**SOURCE RECORDS**

— begin —

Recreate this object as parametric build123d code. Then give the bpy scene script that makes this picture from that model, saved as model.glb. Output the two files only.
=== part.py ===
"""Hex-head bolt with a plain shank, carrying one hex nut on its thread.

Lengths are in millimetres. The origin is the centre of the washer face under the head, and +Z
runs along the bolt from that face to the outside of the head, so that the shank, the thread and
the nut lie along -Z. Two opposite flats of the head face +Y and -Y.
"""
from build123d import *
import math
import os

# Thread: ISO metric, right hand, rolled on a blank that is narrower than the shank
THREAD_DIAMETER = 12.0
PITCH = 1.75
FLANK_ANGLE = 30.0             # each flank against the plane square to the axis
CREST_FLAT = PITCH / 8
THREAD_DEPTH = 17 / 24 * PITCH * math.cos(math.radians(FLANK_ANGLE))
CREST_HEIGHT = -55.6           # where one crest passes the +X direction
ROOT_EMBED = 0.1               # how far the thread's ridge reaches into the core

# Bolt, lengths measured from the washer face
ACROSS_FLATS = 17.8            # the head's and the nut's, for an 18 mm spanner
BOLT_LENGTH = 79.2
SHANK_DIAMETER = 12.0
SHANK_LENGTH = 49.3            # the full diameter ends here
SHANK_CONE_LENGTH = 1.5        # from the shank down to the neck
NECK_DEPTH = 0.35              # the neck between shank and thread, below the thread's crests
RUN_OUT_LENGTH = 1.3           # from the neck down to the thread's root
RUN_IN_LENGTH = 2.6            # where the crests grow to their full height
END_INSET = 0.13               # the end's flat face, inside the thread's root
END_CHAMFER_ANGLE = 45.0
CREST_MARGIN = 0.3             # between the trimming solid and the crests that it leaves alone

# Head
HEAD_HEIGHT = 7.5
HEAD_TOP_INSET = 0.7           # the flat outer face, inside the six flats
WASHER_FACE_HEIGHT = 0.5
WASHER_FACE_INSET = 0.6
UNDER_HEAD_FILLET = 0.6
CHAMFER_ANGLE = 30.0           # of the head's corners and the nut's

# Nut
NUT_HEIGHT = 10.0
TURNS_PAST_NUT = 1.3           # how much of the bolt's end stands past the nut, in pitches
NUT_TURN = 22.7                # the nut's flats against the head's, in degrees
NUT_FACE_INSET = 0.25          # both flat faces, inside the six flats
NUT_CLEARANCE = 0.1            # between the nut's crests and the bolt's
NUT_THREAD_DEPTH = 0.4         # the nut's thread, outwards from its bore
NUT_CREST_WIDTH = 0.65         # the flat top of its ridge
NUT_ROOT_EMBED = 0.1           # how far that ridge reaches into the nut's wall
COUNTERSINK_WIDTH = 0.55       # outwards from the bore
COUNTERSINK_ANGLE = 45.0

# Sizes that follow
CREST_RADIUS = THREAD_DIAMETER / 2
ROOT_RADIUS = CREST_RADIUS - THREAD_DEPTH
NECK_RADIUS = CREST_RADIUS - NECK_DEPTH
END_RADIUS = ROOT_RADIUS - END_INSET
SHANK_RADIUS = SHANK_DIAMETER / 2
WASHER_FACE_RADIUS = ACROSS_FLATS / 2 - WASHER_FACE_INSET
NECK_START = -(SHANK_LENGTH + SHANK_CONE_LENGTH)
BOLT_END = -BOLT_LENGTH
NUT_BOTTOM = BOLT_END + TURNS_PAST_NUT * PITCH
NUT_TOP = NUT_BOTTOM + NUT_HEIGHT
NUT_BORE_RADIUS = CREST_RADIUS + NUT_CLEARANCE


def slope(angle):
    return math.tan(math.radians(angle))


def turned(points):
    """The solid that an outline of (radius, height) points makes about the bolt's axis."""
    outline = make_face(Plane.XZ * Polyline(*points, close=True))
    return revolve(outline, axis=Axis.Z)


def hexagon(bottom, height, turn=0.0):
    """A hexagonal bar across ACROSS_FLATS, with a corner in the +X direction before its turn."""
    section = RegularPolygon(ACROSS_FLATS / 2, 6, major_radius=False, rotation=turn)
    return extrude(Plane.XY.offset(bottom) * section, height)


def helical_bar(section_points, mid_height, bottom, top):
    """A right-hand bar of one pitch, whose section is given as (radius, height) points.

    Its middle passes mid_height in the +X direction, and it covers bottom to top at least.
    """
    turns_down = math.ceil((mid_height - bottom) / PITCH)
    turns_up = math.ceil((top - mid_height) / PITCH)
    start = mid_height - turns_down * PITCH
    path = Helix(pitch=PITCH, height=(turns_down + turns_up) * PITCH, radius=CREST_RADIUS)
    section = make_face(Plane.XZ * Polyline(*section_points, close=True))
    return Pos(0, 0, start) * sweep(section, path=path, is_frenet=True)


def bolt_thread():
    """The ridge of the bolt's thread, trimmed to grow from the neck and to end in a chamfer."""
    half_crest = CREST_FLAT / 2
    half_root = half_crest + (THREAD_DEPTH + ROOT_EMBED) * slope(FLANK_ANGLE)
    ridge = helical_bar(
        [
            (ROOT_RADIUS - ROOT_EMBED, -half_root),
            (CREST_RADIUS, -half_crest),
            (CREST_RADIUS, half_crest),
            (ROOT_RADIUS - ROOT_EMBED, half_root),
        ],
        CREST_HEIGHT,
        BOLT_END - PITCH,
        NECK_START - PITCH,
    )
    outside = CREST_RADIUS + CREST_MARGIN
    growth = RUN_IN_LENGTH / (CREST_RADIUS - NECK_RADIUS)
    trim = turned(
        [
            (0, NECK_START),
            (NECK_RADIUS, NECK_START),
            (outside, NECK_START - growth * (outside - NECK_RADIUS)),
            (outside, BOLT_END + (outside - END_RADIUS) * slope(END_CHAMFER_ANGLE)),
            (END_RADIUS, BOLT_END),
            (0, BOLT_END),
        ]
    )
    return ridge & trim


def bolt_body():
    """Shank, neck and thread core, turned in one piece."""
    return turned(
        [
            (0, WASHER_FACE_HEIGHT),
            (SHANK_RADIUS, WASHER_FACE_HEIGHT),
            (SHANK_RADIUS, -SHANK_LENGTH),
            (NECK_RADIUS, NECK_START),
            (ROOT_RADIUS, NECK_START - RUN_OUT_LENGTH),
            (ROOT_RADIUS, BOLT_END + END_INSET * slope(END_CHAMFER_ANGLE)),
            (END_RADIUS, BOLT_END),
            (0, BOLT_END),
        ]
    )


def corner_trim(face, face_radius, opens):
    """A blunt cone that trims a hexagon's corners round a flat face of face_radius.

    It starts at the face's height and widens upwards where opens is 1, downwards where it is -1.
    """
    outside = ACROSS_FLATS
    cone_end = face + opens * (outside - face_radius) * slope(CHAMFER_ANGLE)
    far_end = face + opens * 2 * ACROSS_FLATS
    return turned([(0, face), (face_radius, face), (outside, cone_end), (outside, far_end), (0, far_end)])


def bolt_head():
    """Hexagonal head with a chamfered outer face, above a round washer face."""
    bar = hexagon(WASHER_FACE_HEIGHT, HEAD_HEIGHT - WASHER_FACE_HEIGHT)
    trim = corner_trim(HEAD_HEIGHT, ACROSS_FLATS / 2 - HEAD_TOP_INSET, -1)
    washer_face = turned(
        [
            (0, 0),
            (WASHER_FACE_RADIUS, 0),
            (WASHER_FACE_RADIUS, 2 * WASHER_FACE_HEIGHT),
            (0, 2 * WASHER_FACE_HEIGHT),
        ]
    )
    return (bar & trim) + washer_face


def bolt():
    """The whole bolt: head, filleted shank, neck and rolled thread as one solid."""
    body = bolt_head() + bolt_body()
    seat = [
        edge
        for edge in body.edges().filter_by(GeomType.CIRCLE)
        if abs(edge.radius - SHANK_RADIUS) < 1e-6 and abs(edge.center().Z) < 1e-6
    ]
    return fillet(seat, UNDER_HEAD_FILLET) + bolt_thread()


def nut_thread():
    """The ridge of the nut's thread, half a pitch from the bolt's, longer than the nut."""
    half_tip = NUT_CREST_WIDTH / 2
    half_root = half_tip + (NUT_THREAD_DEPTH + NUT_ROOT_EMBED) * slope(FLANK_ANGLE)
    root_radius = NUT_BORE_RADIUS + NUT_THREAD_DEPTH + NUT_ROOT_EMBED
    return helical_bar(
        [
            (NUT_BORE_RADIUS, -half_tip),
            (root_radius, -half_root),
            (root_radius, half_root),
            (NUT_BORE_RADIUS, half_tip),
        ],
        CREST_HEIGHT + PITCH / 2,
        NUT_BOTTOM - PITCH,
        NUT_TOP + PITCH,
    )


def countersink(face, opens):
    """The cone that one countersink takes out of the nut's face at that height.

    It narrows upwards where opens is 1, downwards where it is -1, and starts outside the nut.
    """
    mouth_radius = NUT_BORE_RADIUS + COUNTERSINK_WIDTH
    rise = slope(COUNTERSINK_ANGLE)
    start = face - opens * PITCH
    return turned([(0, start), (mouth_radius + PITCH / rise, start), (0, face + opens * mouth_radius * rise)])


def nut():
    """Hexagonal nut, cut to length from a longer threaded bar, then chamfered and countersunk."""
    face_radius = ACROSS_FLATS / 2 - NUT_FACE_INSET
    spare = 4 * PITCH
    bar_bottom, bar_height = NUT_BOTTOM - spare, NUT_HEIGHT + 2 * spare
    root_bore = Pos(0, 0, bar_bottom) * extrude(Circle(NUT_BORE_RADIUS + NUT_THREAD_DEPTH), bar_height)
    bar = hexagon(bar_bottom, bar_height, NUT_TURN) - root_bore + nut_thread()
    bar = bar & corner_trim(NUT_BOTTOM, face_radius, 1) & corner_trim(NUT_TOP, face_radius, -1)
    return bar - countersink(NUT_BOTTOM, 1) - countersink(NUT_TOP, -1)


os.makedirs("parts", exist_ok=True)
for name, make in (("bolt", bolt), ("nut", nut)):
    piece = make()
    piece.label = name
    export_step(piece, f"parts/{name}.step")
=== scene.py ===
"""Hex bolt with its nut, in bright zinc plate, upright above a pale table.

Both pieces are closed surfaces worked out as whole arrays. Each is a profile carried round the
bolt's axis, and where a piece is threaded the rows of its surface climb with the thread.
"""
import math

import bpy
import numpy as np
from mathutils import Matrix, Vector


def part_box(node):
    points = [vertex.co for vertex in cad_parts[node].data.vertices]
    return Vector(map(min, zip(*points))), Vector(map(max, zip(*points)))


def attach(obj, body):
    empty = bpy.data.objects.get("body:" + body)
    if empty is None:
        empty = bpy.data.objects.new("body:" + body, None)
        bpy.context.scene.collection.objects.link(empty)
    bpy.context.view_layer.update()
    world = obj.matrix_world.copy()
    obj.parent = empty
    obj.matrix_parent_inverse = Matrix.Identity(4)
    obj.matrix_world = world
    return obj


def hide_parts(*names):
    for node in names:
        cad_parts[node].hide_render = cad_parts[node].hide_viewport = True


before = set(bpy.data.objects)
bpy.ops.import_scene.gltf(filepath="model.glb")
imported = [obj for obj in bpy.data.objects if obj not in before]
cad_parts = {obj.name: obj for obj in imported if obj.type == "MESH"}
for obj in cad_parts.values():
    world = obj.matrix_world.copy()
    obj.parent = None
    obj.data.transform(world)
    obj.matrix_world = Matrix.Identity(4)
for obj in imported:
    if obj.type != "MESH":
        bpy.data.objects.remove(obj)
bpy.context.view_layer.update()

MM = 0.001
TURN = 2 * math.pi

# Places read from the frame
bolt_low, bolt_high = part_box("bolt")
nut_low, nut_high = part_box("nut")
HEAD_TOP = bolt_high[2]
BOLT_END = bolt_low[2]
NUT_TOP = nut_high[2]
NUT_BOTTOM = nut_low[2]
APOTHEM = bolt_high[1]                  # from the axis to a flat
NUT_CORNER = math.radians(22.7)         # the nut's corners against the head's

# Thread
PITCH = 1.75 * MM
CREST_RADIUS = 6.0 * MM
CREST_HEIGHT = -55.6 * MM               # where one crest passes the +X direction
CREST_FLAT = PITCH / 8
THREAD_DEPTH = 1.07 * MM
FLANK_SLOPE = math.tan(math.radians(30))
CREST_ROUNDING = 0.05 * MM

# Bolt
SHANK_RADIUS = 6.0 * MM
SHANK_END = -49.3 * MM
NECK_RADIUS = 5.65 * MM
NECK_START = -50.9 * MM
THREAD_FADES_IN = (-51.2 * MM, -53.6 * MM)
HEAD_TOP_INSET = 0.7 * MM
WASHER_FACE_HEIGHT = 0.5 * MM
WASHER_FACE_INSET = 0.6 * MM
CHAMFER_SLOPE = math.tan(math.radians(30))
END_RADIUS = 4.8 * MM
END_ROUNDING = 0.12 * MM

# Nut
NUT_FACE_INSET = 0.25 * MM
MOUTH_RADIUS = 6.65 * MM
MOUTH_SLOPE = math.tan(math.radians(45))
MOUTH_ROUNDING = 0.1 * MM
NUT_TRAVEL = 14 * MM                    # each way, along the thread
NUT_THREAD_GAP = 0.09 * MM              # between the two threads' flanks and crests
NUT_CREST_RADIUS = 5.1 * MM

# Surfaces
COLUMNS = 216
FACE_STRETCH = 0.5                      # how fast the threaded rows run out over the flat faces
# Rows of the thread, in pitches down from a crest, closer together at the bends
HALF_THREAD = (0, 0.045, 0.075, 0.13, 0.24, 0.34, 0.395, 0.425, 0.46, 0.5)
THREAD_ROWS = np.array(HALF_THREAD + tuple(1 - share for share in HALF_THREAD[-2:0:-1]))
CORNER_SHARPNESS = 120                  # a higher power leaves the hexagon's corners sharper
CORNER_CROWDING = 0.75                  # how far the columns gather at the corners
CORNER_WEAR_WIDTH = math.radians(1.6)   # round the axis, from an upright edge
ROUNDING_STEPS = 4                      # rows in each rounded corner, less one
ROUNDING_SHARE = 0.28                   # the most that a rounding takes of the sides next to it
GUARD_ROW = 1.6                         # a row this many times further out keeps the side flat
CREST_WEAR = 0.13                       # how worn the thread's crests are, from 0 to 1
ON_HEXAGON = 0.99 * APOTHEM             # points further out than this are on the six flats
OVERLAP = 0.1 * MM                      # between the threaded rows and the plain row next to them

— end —
— begin —

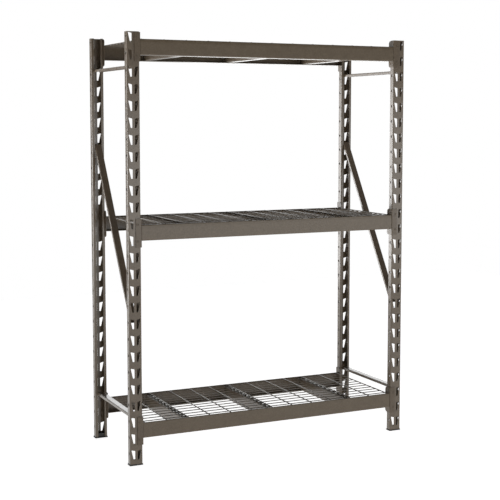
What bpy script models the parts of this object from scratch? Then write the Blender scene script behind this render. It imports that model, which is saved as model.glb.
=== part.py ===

— end —
— begin —

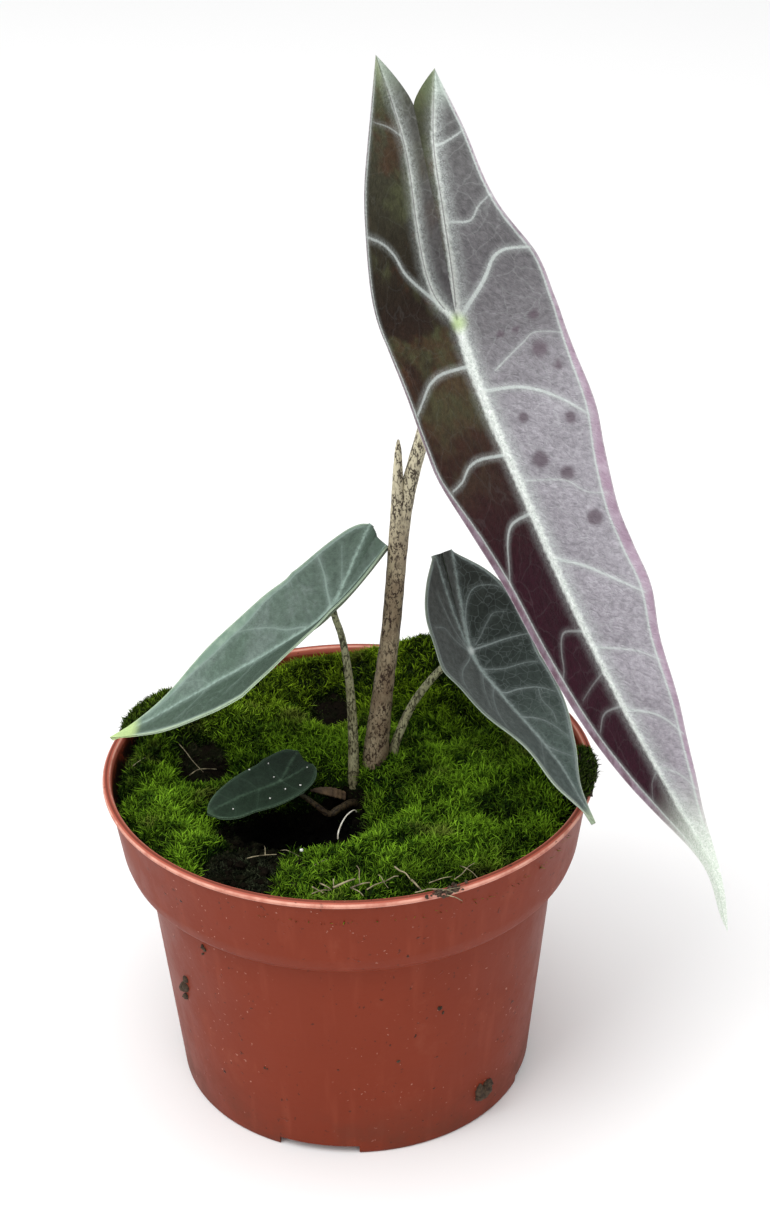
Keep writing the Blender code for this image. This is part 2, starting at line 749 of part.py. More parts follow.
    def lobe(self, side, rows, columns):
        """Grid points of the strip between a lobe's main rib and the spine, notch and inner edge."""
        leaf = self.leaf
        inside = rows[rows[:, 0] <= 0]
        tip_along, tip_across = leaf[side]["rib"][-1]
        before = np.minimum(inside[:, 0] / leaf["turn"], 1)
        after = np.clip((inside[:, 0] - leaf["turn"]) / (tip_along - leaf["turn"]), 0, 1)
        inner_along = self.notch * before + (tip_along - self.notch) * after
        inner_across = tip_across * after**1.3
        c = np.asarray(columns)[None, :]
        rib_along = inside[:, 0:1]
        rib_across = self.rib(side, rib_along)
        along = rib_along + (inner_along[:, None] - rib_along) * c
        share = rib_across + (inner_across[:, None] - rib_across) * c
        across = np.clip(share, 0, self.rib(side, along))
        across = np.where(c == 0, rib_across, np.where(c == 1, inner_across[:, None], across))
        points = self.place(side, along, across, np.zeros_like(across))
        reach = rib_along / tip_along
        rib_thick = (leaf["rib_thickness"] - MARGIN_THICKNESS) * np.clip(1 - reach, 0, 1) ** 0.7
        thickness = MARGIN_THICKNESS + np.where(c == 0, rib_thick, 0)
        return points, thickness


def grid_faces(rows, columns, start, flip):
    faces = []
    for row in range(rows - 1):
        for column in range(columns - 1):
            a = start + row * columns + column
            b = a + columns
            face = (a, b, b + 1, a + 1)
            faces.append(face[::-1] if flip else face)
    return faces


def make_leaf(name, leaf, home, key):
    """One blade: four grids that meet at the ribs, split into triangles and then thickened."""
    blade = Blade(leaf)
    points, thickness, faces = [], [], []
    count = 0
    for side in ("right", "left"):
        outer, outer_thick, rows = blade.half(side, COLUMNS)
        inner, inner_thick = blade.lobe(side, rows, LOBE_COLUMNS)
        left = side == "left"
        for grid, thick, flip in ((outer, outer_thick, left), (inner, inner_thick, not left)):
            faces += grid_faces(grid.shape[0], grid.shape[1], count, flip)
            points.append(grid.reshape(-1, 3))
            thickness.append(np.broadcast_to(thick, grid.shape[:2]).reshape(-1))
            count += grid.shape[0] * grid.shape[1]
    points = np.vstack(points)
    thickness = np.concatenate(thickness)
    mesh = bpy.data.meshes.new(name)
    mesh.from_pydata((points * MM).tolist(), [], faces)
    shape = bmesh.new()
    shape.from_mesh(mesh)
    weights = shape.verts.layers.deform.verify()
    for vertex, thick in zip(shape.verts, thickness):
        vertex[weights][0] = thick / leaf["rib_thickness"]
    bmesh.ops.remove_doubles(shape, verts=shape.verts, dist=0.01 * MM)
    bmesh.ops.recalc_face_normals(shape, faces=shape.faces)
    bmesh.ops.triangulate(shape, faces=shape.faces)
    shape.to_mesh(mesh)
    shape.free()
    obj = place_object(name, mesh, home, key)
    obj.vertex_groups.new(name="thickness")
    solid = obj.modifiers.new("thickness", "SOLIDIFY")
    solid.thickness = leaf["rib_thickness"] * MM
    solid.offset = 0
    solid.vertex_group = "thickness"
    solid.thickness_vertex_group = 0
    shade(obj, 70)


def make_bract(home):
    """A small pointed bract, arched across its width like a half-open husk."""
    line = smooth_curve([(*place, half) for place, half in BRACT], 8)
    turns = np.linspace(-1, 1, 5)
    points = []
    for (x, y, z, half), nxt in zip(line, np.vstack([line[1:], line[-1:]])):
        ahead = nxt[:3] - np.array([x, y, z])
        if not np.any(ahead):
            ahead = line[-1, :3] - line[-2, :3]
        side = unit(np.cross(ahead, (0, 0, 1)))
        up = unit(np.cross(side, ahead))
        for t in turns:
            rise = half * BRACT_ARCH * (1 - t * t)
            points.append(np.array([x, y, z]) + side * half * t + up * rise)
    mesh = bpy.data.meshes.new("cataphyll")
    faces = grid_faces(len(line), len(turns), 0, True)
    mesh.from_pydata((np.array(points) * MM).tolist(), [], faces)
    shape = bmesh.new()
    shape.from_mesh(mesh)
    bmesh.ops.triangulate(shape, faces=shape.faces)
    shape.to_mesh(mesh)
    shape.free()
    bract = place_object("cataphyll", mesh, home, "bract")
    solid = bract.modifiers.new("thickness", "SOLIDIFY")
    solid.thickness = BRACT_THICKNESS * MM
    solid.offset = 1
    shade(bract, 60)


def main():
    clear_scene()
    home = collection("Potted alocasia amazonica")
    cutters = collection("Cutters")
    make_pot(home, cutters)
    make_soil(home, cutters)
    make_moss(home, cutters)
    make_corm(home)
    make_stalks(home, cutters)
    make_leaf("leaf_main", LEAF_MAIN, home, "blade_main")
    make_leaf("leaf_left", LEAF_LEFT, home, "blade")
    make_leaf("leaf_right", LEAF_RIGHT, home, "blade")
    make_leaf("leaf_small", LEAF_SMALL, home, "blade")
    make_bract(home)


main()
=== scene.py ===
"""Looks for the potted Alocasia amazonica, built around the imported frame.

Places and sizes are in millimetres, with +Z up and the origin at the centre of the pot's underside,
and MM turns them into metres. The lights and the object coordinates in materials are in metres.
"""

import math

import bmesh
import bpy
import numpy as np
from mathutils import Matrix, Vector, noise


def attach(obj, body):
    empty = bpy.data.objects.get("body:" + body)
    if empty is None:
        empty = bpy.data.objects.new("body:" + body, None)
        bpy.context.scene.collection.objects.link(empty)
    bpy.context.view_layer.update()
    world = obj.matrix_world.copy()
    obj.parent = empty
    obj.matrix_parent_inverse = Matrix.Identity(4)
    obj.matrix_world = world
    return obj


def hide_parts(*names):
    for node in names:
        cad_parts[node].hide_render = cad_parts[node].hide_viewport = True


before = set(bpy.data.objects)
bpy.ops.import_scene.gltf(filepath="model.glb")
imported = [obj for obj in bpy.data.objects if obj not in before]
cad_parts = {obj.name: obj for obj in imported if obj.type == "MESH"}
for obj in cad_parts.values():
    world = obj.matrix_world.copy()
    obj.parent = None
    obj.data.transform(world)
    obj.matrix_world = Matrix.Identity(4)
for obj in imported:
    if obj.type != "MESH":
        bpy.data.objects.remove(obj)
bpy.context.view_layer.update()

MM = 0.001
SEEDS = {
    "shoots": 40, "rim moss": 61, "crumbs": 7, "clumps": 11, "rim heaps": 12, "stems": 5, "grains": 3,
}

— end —

**PROBLEM DESCRIPTION**
Within the listing above, extract exactly the lines from the line with "Keep writing the" to the line with "return points, thickness", the two named lines included, and no others.

**FINISHED ANSWER**
Keep writing the Blender code for this image. This is part 2, starting at line 749 of part.py. More parts follow.
    def lobe(self, side, rows, columns):
        """Grid points of the strip between a lobe's main rib and the spine, notch and inner edge."""
        leaf = self.leaf
        inside = rows[rows[:, 0] <= 0]
        tip_along, tip_across = leaf[side]["rib"][-1]
        before = np.minimum(inside[:, 0] / leaf["turn"], 1)
        after = np.clip((inside[:, 0] - leaf["turn"]) / (tip_along - leaf["turn"]), 0, 1)
        inner_along = self.notch * before + (tip_along - self.notch) * after
        inner_across = tip_across * after**1.3
        c = np.asarray(columns)[None, :]
        rib_along = inside[:, 0:1]
        rib_across = self.rib(side, rib_along)
        along = rib_along + (inner_along[:, None] - rib_along) * c
        share = rib_across + (inner_across[:, None] - rib_across) * c
        across = np.clip(share, 0, self.rib(side, along))
        across = np.where(c == 0, rib_across, np.where(c == 1, inner_across[:, None], across))
        points = self.place(side, along, across, np.zeros_like(across))
        reach = rib_along / tip_along
        rib_thick = (leaf["rib_thickness"] - MARGIN_THICKNESS) * np.clip(1 - reach, 0, 1) ** 0.7
        thickness = MARGIN_THICKNESS + np.where(c == 0, rib_thick, 0)
        return points, thickness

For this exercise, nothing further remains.